* _The exercise_
Gather from the material every line that contains the string "Blender".

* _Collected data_
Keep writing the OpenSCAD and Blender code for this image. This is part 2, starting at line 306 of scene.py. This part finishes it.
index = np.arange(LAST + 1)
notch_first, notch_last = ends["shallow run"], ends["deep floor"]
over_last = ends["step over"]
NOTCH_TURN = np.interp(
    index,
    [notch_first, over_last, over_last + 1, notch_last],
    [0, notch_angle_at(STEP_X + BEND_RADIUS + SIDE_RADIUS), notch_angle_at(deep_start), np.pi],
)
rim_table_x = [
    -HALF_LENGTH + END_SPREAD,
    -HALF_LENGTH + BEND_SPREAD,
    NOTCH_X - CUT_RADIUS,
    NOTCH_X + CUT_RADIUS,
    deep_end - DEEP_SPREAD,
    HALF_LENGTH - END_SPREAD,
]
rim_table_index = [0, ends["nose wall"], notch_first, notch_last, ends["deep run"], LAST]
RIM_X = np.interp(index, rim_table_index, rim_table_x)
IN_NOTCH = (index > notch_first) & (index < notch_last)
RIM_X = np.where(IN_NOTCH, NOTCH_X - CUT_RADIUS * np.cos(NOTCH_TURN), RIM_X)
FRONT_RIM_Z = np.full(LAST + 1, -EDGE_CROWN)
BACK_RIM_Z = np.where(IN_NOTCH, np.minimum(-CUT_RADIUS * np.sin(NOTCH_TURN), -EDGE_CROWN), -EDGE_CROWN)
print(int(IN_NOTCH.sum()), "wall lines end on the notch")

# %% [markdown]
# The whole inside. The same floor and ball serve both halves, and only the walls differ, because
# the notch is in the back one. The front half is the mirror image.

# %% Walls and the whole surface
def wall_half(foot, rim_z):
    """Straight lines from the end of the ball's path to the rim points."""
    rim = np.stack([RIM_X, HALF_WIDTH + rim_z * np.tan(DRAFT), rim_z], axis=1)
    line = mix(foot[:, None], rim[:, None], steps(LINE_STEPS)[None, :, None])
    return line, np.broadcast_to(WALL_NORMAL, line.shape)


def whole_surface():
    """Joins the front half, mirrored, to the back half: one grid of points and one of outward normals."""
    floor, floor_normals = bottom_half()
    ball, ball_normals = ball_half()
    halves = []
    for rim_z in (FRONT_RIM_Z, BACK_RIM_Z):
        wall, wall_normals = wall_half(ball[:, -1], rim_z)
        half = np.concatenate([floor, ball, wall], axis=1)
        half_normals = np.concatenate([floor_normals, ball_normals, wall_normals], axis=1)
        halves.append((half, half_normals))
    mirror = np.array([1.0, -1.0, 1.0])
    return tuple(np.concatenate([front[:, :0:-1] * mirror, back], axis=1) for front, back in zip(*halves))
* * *
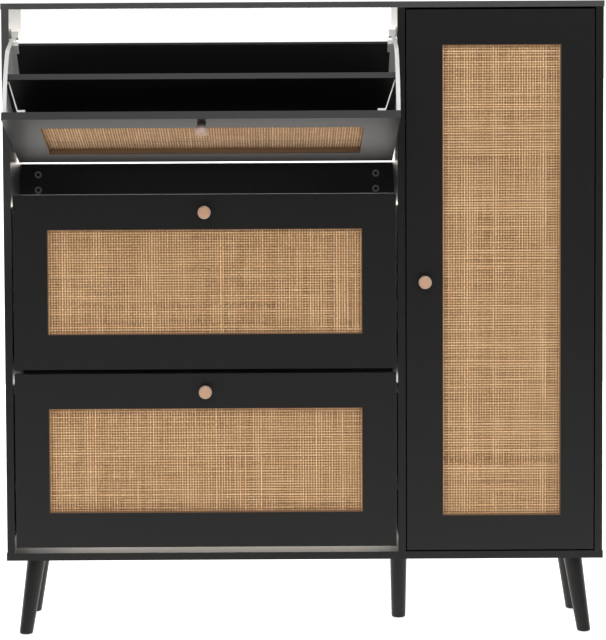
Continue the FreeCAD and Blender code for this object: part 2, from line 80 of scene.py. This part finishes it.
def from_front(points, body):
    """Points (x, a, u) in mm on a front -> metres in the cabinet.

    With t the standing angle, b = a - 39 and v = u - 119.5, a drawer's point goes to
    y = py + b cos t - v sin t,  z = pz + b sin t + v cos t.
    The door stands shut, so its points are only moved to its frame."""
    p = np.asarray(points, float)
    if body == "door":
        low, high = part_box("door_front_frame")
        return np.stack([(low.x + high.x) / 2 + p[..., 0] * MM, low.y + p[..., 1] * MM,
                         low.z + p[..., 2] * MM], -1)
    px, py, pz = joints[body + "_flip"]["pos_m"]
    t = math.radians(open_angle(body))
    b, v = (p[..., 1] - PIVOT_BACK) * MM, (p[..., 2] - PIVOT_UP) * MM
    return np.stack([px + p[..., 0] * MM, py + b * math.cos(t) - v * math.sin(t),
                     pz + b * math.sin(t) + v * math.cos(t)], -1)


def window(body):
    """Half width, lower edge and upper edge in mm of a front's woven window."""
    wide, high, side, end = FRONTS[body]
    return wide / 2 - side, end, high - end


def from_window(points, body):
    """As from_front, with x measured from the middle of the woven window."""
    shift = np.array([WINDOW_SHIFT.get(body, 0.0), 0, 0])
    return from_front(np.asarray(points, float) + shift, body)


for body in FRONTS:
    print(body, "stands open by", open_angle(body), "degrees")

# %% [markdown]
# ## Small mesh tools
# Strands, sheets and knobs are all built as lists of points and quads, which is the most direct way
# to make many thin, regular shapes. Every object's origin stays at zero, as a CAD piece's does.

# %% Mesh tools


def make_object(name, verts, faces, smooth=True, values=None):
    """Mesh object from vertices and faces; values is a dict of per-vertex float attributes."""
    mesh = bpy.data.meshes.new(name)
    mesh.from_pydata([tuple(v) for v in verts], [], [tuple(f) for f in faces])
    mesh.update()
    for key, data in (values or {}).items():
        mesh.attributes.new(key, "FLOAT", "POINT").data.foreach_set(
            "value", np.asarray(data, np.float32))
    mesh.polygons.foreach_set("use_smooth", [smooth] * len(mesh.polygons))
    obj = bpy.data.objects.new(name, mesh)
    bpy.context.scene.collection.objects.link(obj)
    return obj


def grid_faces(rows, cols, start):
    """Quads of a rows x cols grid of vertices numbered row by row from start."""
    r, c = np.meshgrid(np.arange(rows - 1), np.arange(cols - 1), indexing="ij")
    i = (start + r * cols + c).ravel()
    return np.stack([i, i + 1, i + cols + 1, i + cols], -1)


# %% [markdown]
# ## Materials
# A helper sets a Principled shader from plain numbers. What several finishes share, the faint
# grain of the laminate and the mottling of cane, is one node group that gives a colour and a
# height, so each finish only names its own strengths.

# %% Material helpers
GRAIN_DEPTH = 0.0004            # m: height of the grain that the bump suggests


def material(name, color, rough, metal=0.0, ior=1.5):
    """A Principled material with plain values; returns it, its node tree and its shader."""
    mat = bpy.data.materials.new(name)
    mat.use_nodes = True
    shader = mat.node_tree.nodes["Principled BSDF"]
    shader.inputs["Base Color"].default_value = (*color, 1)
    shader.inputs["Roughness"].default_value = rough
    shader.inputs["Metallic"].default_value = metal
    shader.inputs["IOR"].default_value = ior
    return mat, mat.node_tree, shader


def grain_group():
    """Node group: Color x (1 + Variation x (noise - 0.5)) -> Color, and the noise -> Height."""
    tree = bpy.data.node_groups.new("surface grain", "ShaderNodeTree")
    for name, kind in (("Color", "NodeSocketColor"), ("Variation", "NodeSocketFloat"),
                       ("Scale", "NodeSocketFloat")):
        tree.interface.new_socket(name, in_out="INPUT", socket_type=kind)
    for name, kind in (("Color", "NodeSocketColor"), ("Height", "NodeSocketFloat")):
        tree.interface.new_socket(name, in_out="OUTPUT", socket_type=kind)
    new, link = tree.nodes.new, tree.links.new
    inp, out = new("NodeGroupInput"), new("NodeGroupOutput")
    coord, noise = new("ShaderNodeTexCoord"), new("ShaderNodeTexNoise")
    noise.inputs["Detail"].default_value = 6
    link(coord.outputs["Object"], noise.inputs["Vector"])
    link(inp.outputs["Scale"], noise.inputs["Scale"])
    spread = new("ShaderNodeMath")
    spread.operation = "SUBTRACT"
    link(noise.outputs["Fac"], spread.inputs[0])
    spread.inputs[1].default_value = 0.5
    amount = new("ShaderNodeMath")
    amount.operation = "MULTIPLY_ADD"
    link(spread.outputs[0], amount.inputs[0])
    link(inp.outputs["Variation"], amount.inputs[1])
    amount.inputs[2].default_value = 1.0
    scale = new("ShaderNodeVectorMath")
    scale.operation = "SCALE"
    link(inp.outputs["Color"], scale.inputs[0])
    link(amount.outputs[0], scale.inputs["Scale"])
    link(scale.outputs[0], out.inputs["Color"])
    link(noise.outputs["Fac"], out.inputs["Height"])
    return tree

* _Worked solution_
Keep writing the OpenSCAD and Blender code for this image. This is part 2, starting at line 306 of scene.py. This part finishes it.
Continue the FreeCAD and Blender code for this object: part 2, from line 80 of scene.py. This part finishes it.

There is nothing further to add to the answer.